===== Extracted data =====
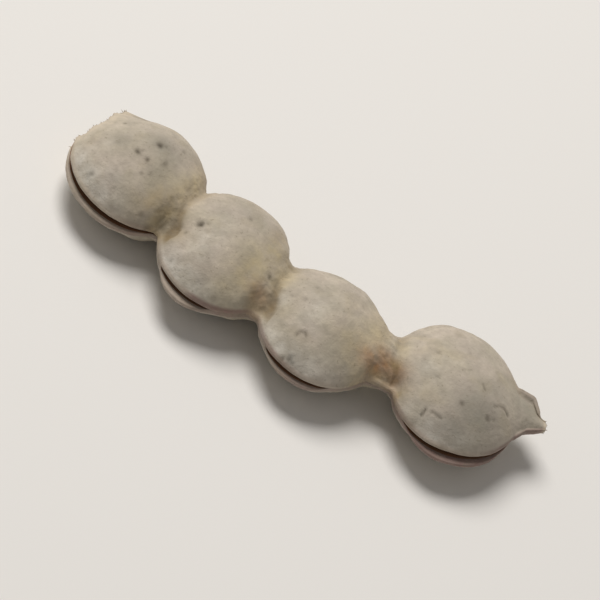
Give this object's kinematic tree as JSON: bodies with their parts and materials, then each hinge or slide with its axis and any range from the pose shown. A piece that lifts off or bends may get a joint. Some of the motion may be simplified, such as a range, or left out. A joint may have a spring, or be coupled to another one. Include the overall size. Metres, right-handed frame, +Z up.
{
  "type": "babul pod",
  "caption": "Dry beaded babul seed pod: flat round beads in a gentle bow, cracked open along the outer edge and broken off at each end.",
  "frame": {"origin": "on the surface that the pod rests on, under the middle of its bounding box", "axes": "+X along the pod from its broken stump to its torn beak, -Y towards its gaping outer edge, +Z up from its resting side"},
  "size_m": [0.0524, 0.0178, 0.0077],
  "materials": {
    "downy_husk": "matt grey-beige dried husk with a short felted down, mauve-brown along the edges of the valves"
  },
  "bodies": {
    "root": {"pod": "downy_husk"}
  },
  "joints": []
}
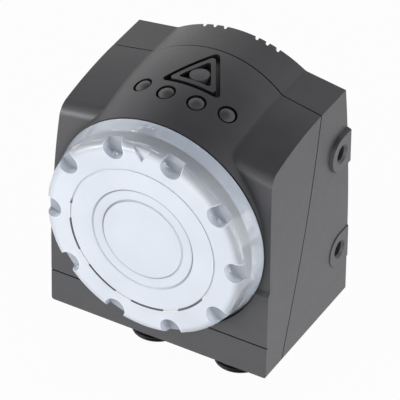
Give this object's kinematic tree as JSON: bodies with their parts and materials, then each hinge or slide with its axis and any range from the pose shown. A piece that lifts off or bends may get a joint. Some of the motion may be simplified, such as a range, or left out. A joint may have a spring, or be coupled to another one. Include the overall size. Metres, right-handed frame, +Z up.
{
  "type": "vision sensor",
  "caption": "Compact machine vision sensor: slanted two-part housing, twist-on clear optics cover, button in a triangle, status lights, side screw pads and round connectors below.",
  "frame": {"origin": "middle of the underside of the bounding box, which is the plane of the two connectors' ends", "axes": "+Z up, away from the connectors; -Y out of the front along the optical axis; +X to the right of a viewer who faces the front"},
  "size_m": [0.0524, 0.0404, 0.0707],
  "materials": {
    "coated_housing": "dark grey satin powder coat on die-cast metal",
    "clear_cover": "clear polished plastic",
    "black_rubber": "matt black",
    "silver_gasket": "matt grey",
    "black_plastic": "fine matt",
    "baffle_plastic": "fine matt grey",
    "light_pipe": "smoked, polished",
    "button_plastic": "satin",
    "diffuser_plastic": "translucent white",
    "circuit_board": "solder mask",
    "diode_resin": "clear resin",
    "lens_glass": "coated, polished",
    "anodised_aluminium": "black anodised",
    "bright_aluminium": "turned",
    "gear_plastic": "natural white",
    "screw_steel": "zinc plated",
    "black_steel": "black oxide",
    "connector_metal": "dark nickel plated",
    "contact_metal": "gold plated",
    "heat_pad": "soft grey"
  },
  "bodies": {
    "housing": {"front_cover": "coated_housing", "rear_housing": "coated_housing", "housing_seal": "black_rubber", "cover_seal": "silver_gasket", "light_baffle": "baffle_plastic", "status_light_1": "light_pipe", "status_light_2": "light_pipe", "status_light_3": "light_pipe", "status_light_4": "light_pipe", "power_connector_shell": "connector_metal", "data_connector_shell": "connector_metal", "ring_diffuser": "diffuser_plastic", "ring_light_board": "circuit_board", "ring_leds": "diode_resin", "optics_frame": "black_plastic", "optics_screws": "screw_steel", "gear_retainer": "black_plastic", "retainer_screws": "screw_steel", "focus_screw_seal": "black_rubber", "image_sensor": "black_plastic", "sensor_board": "circuit_board", "board_spacers": "bright_aluminium", "board_screws": "screw_steel", "main_board": "circuit_board", "processor": "black_plastic", "thermal_pad": "heat_pad", "board_link": "black_plastic", "io_link": "black_plastic", "connector_board": "circuit_board", "power_connector_insert": "black_plastic", "power_connector_pins": "contact_metal", "power_connector_seal": "black_rubber", "power_connector_nut": "connector_metal", "data_connector_insert": "black_plastic", "data_connector_contacts": "contact_metal", "data_connector_seal": "black_rubber", "data_connector_nut": "connector_metal", "indicator_board": "circuit_board", "status_leds": "diode_resin", "tact_switch": "black_plastic", "indicator_screws": "screw_steel", "cover_screws_long": "black_steel", "cover_screws_short": "black_steel"},
    "cover": {"optics_cover": "clear_cover"},
    "trigger": {"trigger_button": "button_plastic"},
    "focus_spindle": {"focus_screw": "gear_plastic"},
    "focus_ring": {"focus_gear": "gear_plastic"},
    "lens": {"lens_barrel": "anodised_aluminium", "lens_front_element": "lens_glass", "lens_rear_element": "lens_glass", "lens_retainer": "anodised_aluminium"}
  },
  "joints": [
    {"name": "cover_twist", "type": "hinge", "parent": "housing", "child": "cover", "pos_m": [0, -0.0126, 0.04325], "axis": [0, -1, 0], "range_deg": [0, 36]},
    {"name": "trigger_press", "type": "slide", "parent": "housing", "child": "trigger", "axis": [0, 0, -1], "range_m": [0, 0.0005], "stiffness_N_per_m": 500, "springref_m": -0.0005},
    {"name": "focus_turn", "type": "hinge", "parent": "housing", "child": "focus_spindle", "pos_m": [0, 0.0032, 0.05825], "axis": [0, 1, 0], "range_deg": [0, 720]},
    {"name": "focus_gear_turn", "type": "hinge", "parent": "housing", "child": "focus_ring", "pos_m": [0, 0.0032, 0.04325], "axis": [0, 1, 0], "range_deg": [-180, 0]},
    {"name": "lens_slide", "type": "slide", "parent": "housing", "child": "lens", "axis": [0, -1, 0], "range_m": [0, 0.002]}
  ],
  "couplings": [
    {"joint": "focus_turn", "follows": "lens_slide", "rad_per_m": 6283.2},
    {"joint": "focus_gear_turn", "follows": "lens_slide", "rad_per_m": -1570.8}
  ]
}
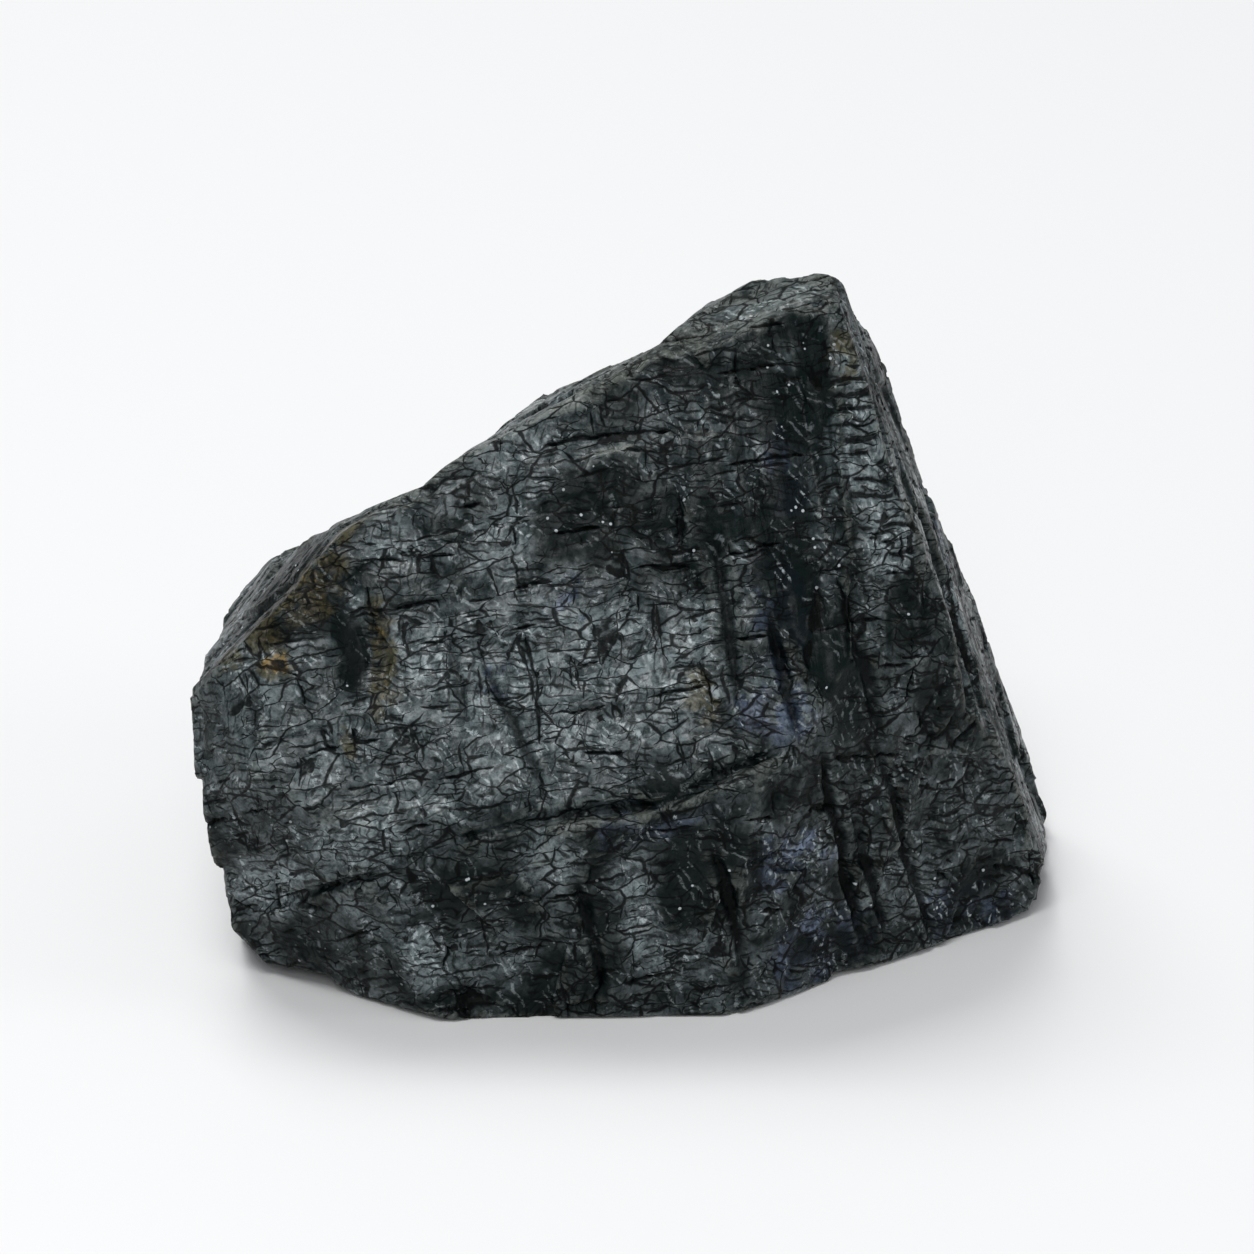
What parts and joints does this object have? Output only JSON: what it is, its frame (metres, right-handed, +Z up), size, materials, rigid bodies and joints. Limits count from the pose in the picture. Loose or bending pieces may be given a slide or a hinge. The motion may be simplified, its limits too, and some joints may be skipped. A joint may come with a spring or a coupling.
{
  "type": "black tourmaline chunk",
  "caption": "Broken chunk of black tourmaline with a broad sloping mosaic-fractured front, crystal-long furrows and a flat break underneath that it rests on, for display.",
  "frame": {"origin": "under the middle of the chunk's bounding box, on the flat break that it rests on", "axes": "+Z up, -Y towards the broad front side, +X towards the tall right end; the crystal axis leans back and a little left of +Z"},
  "size_m": [0.0616, 0.0442, 0.0478],
  "materials": {
    "schorl": "rough broken crystal, black with a glassy lustre, grey where its facets catch the light, rusty stains at the upper left"
  },
  "bodies": {
    "root": {"tourmaline_chunk": "schorl"}
  },
  "joints": []
}
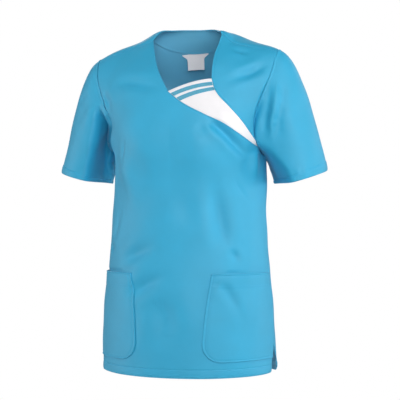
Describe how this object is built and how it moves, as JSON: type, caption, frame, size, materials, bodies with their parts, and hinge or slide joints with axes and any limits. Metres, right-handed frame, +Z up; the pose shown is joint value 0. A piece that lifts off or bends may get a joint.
=====
**Instructions for the task:** Repeat every line of the records above exactly.

**Task answer:**
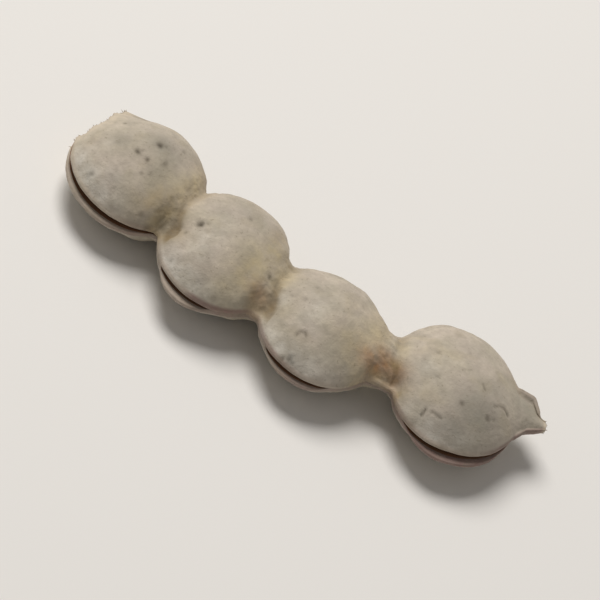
Give this object's kinematic tree as JSON: bodies with their parts and materials, then each hinge or slide with its axis and any range from the pose shown. A piece that lifts off or bends may get a joint. Some of the motion may be simplified, such as a range, or left out. A joint may have a spring, or be coupled to another one. Include the overall size. Metres, right-handed frame, +Z up.
{
  "type": "babul pod",
  "caption": "Dry beaded babul seed pod: flat round beads in a gentle bow, cracked open along the outer edge and broken off at each end.",
  "frame": {"origin": "on the surface that the pod rests on, under the middle of its bounding box", "axes": "+X along the pod from its broken stump to its torn beak, -Y towards its gaping outer edge, +Z up from its resting side"},
  "size_m": [0.0524, 0.0178, 0.0077],
  "materials": {
    "downy_husk": "matt grey-beige dried husk with a short felted down, mauve-brown along the edges of the valves"
  },
  "bodies": {
    "root": {"pod": "downy_husk"}
  },
  "joints": []
}
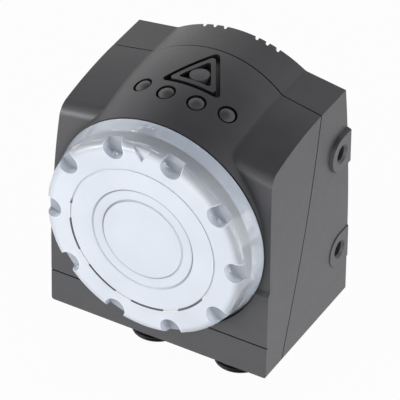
Give this object's kinematic tree as JSON: bodies with their parts and materials, then each hinge or slide with its axis and any range from the pose shown. A piece that lifts off or bends may get a joint. Some of the motion may be simplified, such as a range, or left out. A joint may have a spring, or be coupled to another one. Include the overall size. Metres, right-handed frame, +Z up.
{
  "type": "vision sensor",
  "caption": "Compact machine vision sensor: slanted two-part housing, twist-on clear optics cover, button in a triangle, status lights, side screw pads and round connectors below.",
  "frame": {"origin": "middle of the underside of the bounding box, which is the plane of the two connectors' ends", "axes": "+Z up, away from the connectors; -Y out of the front along the optical axis; +X to the right of a viewer who faces the front"},
  "size_m": [0.0524, 0.0404, 0.0707],
  "materials": {
    "coated_housing": "dark grey satin powder coat on die-cast metal",
    "clear_cover": "clear polished plastic",
    "black_rubber": "matt black",
    "silver_gasket": "matt grey",
    "black_plastic": "fine matt",
    "baffle_plastic": "fine matt grey",
    "light_pipe": "smoked, polished",
    "button_plastic": "satin",
    "diffuser_plastic": "translucent white",
    "circuit_board": "solder mask",
    "diode_resin": "clear resin",
    "lens_glass": "coated, polished",
    "anodised_aluminium": "black anodised",
    "bright_aluminium": "turned",
    "gear_plastic": "natural white",
    "screw_steel": "zinc plated",
    "black_steel": "black oxide",
    "connector_metal": "dark nickel plated",
    "contact_metal": "gold plated",
    "heat_pad": "soft grey"
  },
  "bodies": {
    "housing": {"front_cover": "coated_housing", "rear_housing": "coated_housing", "housing_seal": "black_rubber", "cover_seal": "silver_gasket", "light_baffle": "baffle_plastic", "status_light_1": "light_pipe", "status_light_2": "light_pipe", "status_light_3": "light_pipe", "status_light_4": "light_pipe", "power_connector_shell": "connector_metal", "data_connector_shell": "connector_metal", "ring_diffuser": "diffuser_plastic", "ring_light_board": "circuit_board", "ring_leds": "diode_resin", "optics_frame": "black_plastic", "optics_screws": "screw_steel", "gear_retainer": "black_plastic", "retainer_screws": "screw_steel", "focus_screw_seal": "black_rubber", "image_sensor": "black_plastic", "sensor_board": "circuit_board", "board_spacers": "bright_aluminium", "board_screws": "screw_steel", "main_board": "circuit_board", "processor": "black_plastic", "thermal_pad": "heat_pad", "board_link": "black_plastic", "io_link": "black_plastic", "connector_board": "circuit_board", "power_connector_insert": "black_plastic", "power_connector_pins": "contact_metal", "power_connector_seal": "black_rubber", "power_connector_nut": "connector_metal", "data_connector_insert": "black_plastic", "data_connector_contacts": "contact_metal", "data_connector_seal": "black_rubber", "data_connector_nut": "connector_metal", "indicator_board": "circuit_board", "status_leds": "diode_resin", "tact_switch": "black_plastic", "indicator_screws": "screw_steel", "cover_screws_long": "black_steel", "cover_screws_short": "black_steel"},
    "cover": {"optics_cover": "clear_cover"},
    "trigger": {"trigger_button": "button_plastic"},
    "focus_spindle": {"focus_screw": "gear_plastic"},
    "focus_ring": {"focus_gear": "gear_plastic"},
    "lens": {"lens_barrel": "anodised_aluminium", "lens_front_element": "lens_glass", "lens_rear_element": "lens_glass", "lens_retainer": "anodised_aluminium"}
  },
  "joints": [
    {"name": "cover_twist", "type": "hinge", "parent": "housing", "child": "cover", "pos_m": [0, -0.0126, 0.04325], "axis": [0, -1, 0], "range_deg": [0, 36]},
    {"name": "trigger_press", "type": "slide", "parent": "housing", "child": "trigger", "axis": [0, 0, -1], "range_m": [0, 0.0005], "stiffness_N_per_m": 500, "springref_m": -0.0005},
    {"name": "focus_turn", "type": "hinge", "parent": "housing", "child": "focus_spindle", "pos_m": [0, 0.0032, 0.05825], "axis": [0, 1, 0], "range_deg": [0, 720]},
    {"name": "focus_gear_turn", "type": "hinge", "parent": "housing", "child": "focus_ring", "pos_m": [0, 0.0032, 0.04325], "axis": [0, 1, 0], "range_deg": [-180, 0]},
    {"name": "lens_slide", "type": "slide", "parent": "housing", "child": "lens", "axis": [0, -1, 0], "range_m": [0, 0.002]}
  ],
  "couplings": [
    {"joint": "focus_turn", "follows": "lens_slide", "rad_per_m": 6283.2},
    {"joint": "focus_gear_turn", "follows": "lens_slide", "rad_per_m": -1570.8}
  ]
}
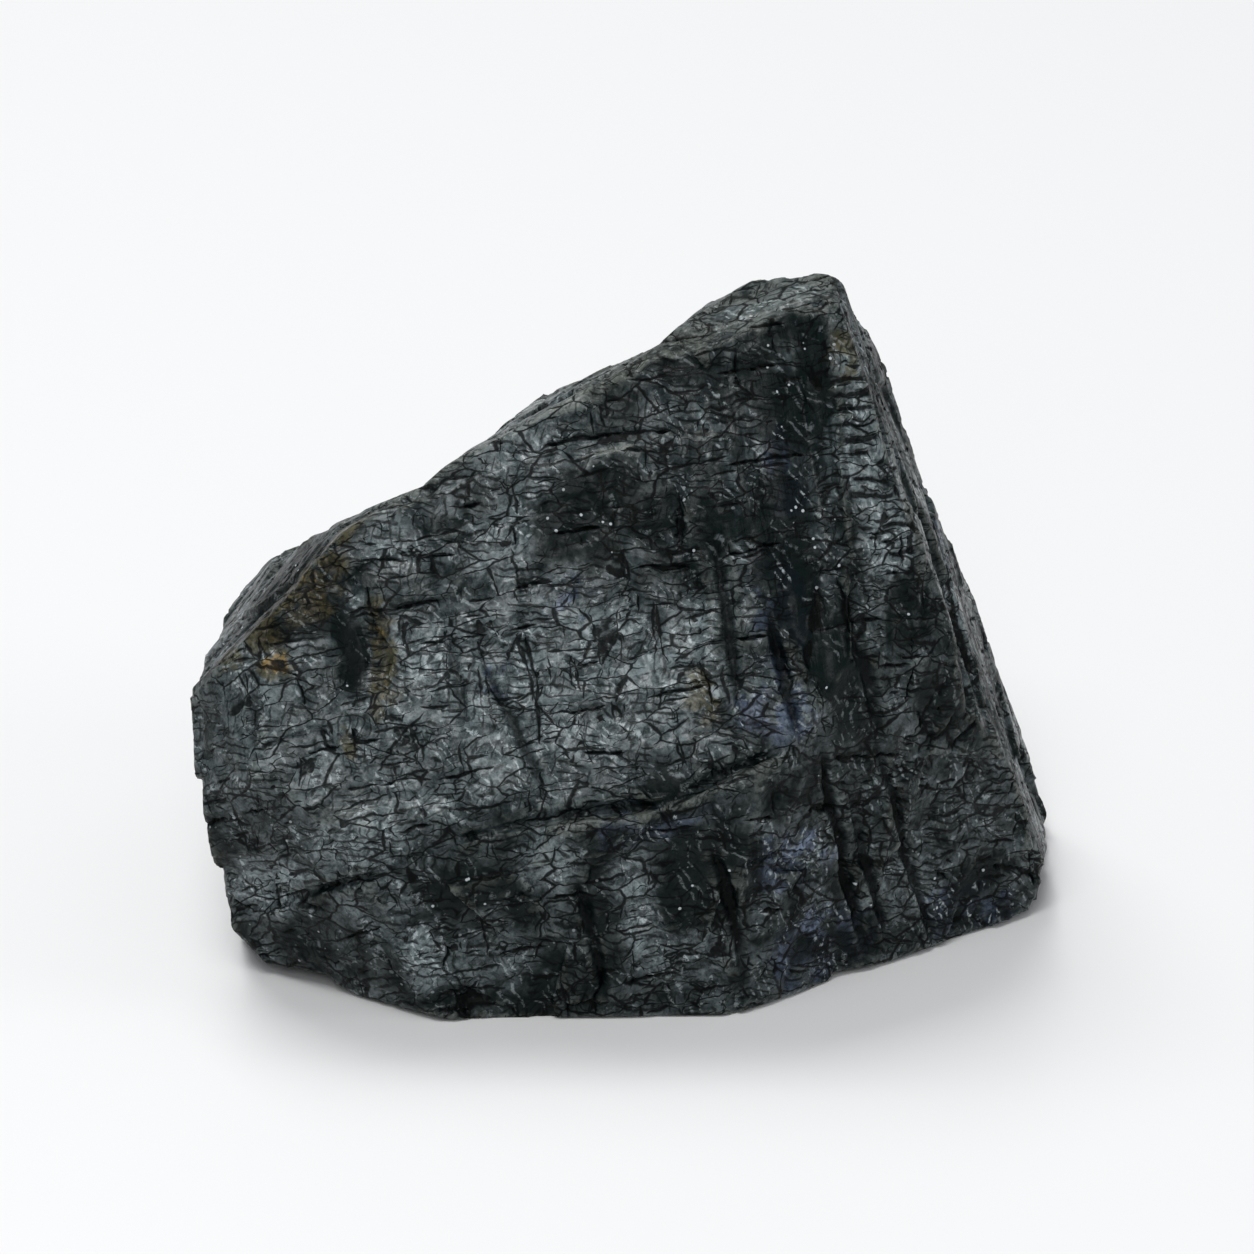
What parts and joints does this object have? Output only JSON: what it is, its frame (metres, right-handed, +Z up), size, materials, rigid bodies and joints. Limits count from the pose in the picture. Loose or bending pieces may be given a slide or a hinge. The motion may be simplified, its limits too, and some joints may be skipped. A joint may come with a spring or a coupling.
{
  "type": "black tourmaline chunk",
  "caption": "Broken chunk of black tourmaline with a broad sloping mosaic-fractured front, crystal-long furrows and a flat break underneath that it rests on, for display.",
  "frame": {"origin": "under the middle of the chunk's bounding box, on the flat break that it rests on", "axes": "+Z up, -Y towards the broad front side, +X towards the tall right end; the crystal axis leans back and a little left of +Z"},
  "size_m": [0.0616, 0.0442, 0.0478],
  "materials": {
    "schorl": "rough broken crystal, black with a glassy lustre, grey where its facets catch the light, rusty stains at the upper left"
  },
  "bodies": {
    "root": {"tourmaline_chunk": "schorl"}
  },
  "joints": []
}
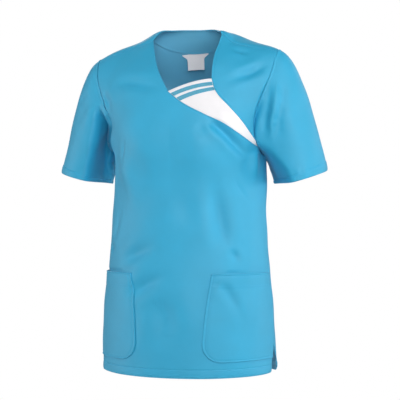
Describe how this object is built and how it moves, as JSON: type, caption, frame, size, materials, bodies with their parts, and hinge or slide joints with axes and any limits. Metres, right-handed frame, +Z up; the pose shown is joint value 0. A piece that lifts off or bends may get a joint.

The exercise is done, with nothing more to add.